The storm delayed efforts to recover the victims. But when it settled, three miles of beach in Evanston and Winnetka were strewn with debris, and some bodies. But the waves carried many bodies far away. By mid-November, more than two months after the accident, 100 bodies had still not been found.
The bodies which Christopher Schrage recovered from the beaches of Whiting-Robertsdale included a woman, dressed in a wire hoop skirt; a seven or eight-year-old boy; and three men. A North Township coroner’s inquest was held on the shoreline, just a mile east of the state line. Six local citizens served as the jury.
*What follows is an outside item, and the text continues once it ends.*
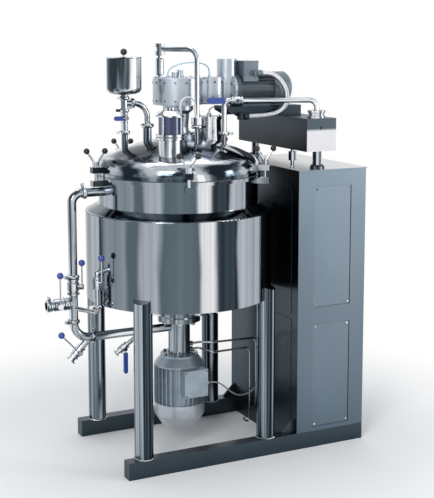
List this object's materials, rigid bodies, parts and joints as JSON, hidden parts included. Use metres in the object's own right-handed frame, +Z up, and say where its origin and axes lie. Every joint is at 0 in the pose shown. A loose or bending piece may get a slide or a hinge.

They were 43-year-old George Roberts, a farmer and landowner, who the community of Robertsdale was named after; Roger Murphy, a 53-year-old laborer born in Ireland; Henry Troger, a 31-year-old shoemaker, originally from Saxony; 31-year-old railroad hand Robert Newman; Balthasar Birchler, born in Switzerland, a 31-year-old farmer; and Frederick Eggers, one of the area’s major landowners. The inquest was overseen by Ernest Hohman, the Justice of the Peace from Hammond.
The inquest confirmed that the five had been passengers on the Lady Elgin. The bodies were placed in temporary graves, and some were later claimed by friends and relatives. The others were never claimed. They were buried on Eggers’ farm, which eventually became part of the Whiting refinery.
In 1915, 844 people died in the Eastland disaster, which took place on the Chicago River, just off Lake Michigan. Other Great Lakes disasters are better known, such as the wreck of the Edmund Fitzgerald, thanks to a song popularized by Gordon Lightfoot. But in its time, the Lady Elgin was also remembered in song. Lost on the Lady Elgin was popular during the Civil War. Its chorus was, “Lost on the Lady Elgin. Sleeping to wake no more.”